▶ [ENTRIES]
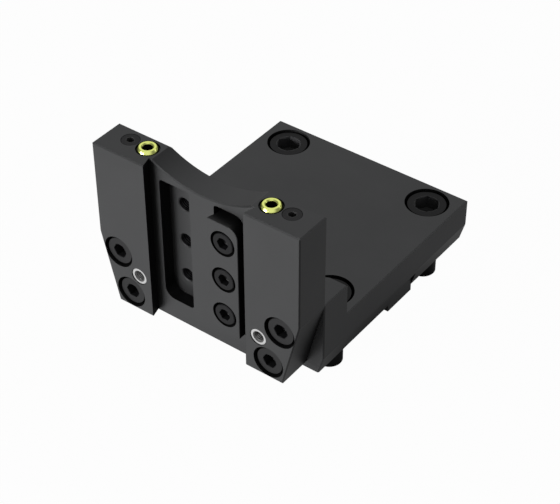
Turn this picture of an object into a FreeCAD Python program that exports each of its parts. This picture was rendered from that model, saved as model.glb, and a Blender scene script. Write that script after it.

...

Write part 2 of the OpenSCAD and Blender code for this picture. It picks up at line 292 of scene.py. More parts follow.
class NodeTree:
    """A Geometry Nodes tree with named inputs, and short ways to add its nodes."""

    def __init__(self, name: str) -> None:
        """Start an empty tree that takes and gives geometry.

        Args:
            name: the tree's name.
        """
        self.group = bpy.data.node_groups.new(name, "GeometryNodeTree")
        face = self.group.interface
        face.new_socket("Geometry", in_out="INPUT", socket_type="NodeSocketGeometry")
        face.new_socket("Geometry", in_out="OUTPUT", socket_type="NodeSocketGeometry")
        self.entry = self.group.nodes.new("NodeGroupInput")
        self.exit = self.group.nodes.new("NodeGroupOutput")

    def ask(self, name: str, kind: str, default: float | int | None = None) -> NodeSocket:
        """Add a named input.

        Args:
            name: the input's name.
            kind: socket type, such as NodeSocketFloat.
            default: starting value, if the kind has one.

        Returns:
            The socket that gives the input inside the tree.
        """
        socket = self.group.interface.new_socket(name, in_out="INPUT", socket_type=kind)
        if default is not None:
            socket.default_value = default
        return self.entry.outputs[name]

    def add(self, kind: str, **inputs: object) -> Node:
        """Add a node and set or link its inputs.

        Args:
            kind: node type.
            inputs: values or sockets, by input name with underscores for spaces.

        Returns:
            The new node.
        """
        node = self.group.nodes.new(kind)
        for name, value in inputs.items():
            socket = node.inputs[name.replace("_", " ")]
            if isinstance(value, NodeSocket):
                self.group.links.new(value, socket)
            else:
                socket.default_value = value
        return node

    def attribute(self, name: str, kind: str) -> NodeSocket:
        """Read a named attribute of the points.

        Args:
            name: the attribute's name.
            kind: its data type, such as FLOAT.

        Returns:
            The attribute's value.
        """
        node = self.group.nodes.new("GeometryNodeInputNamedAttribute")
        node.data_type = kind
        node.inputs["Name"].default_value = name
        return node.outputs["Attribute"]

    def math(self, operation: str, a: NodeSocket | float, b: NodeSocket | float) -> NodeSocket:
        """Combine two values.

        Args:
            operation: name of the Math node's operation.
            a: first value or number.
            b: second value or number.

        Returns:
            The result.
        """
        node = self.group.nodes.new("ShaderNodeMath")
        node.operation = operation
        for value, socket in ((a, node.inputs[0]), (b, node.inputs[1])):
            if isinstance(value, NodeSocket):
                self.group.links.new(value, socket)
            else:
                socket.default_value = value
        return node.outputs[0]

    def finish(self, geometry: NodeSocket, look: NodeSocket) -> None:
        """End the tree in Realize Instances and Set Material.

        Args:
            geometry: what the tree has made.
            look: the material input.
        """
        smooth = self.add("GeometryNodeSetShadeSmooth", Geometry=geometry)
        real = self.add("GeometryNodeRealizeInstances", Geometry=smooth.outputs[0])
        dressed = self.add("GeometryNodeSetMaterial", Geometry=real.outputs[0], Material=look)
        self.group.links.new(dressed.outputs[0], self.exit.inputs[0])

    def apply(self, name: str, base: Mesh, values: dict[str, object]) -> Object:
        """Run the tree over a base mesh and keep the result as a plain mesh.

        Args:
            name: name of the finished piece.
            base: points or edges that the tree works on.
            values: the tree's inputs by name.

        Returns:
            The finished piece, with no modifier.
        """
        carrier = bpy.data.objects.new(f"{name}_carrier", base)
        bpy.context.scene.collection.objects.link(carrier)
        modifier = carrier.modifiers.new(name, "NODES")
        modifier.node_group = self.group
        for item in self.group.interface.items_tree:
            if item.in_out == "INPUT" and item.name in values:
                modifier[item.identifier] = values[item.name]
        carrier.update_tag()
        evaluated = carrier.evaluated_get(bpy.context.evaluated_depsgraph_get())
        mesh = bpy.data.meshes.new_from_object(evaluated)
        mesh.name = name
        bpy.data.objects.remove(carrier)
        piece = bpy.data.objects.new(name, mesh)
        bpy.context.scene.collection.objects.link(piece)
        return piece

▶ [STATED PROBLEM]
Gather each line of the listing containing the word "scene" and show it.

▶ [ANSWER TO THIS PROBLEM]
Turn this picture of an object into a FreeCAD Python program that exports each of its parts. This picture was rendered from that model, saved as model.glb, and a Blender scene script. Write that script after it.
Write part 2 of the OpenSCAD and Blender code for this picture. It picks up at line 292 of scene.py. More parts follow.
        bpy.context.scene.collection.objects.link(carrier)
        bpy.context.scene.collection.objects.link(piece)